ISSAQUAH, Wash. -- Costco Wholesale Corp. here said last week sales in California rose 9% for the first quarter ended Nov. 23, compared with a 5% increase in last year's fourth quarter -- a jump it said was helped by the Southern California supermarket strike.
Sales for the 12-week quarter rose 14.4% to $10.5 billion, with comparable-store sales up 11%, and net income increasing 9.9% to $160.2 million.
In a conference call with financial analysts, Richard Galanti, executive vice president and chief financial officer, said the sales jump in Southern California amounted to somewhere between $60 million and $100 million, or less than 1 cent per share.
"But we got more sign-ups from new members," Galanti said. "Because some of our units are unionized, some picketers early on in the strike were recommending that customers go to Costco, and the result was increased sign-ups," he explained.
Galanti also said sales of foods and sundries rose 10% during the quarter, largely as a result of a tobacco price increase in Canada. Sales of fresh foods, which he said account for 10% to 11% of sales, rose 18% -- with the meat and produce categories showing particular strength, he indicated -- compared with a 15% increase in last year's fourth quarter.

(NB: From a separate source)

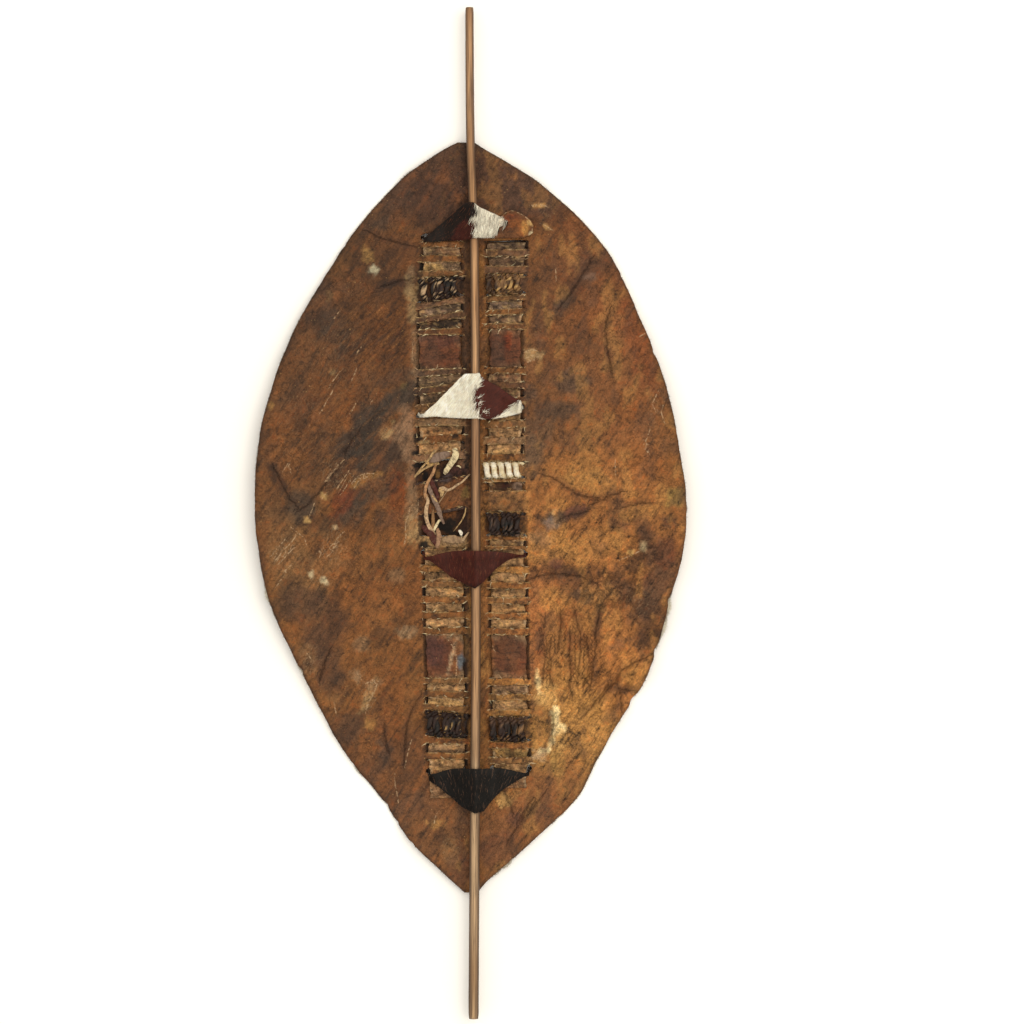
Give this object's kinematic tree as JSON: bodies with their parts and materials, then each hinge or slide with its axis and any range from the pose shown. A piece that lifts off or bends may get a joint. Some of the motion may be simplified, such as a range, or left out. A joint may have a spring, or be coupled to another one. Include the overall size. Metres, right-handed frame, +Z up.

In response to a question, Galanti said Costco is not in a price war with Sam's Clubs, though he acknowledged that Sam's has become more price-aggressive in the last year. "We've seen increased price competitiveness, but nothing crazy," he said. "And we intend to be aggressive by remaining competitive and improving margins."

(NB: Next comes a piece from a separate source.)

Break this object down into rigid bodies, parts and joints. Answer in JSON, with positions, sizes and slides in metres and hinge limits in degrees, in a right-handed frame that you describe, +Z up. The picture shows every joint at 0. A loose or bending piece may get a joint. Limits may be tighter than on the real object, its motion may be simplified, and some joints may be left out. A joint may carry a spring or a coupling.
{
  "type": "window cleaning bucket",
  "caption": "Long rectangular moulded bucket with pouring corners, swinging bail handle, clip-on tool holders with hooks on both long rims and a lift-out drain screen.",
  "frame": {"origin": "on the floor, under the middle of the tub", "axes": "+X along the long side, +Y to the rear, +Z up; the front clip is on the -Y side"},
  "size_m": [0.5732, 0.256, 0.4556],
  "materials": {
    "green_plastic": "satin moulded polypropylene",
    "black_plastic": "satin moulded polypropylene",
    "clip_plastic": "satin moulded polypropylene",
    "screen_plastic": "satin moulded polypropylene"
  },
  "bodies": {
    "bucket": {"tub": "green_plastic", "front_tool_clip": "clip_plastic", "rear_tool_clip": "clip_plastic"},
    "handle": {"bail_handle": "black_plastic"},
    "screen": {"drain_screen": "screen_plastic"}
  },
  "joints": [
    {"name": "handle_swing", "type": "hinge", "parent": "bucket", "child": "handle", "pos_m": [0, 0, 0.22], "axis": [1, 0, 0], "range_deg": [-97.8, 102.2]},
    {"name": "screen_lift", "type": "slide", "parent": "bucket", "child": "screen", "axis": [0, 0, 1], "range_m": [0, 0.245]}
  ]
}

Trying to demonstrate the difference in pricing now vs. a year ago, Galanti said that, out of 100 items, Costco's prices a year ago would have been the same as Sam's on 40 to 50, lower on 45 and higher on five to 10, whereas today it is the same on 60 to 70 items, lower on 20 to 30 and higher on 10 to 15.
"But on items where Costco is higher, there are size and quality issues, and the differential is justified," Galanti pointed out.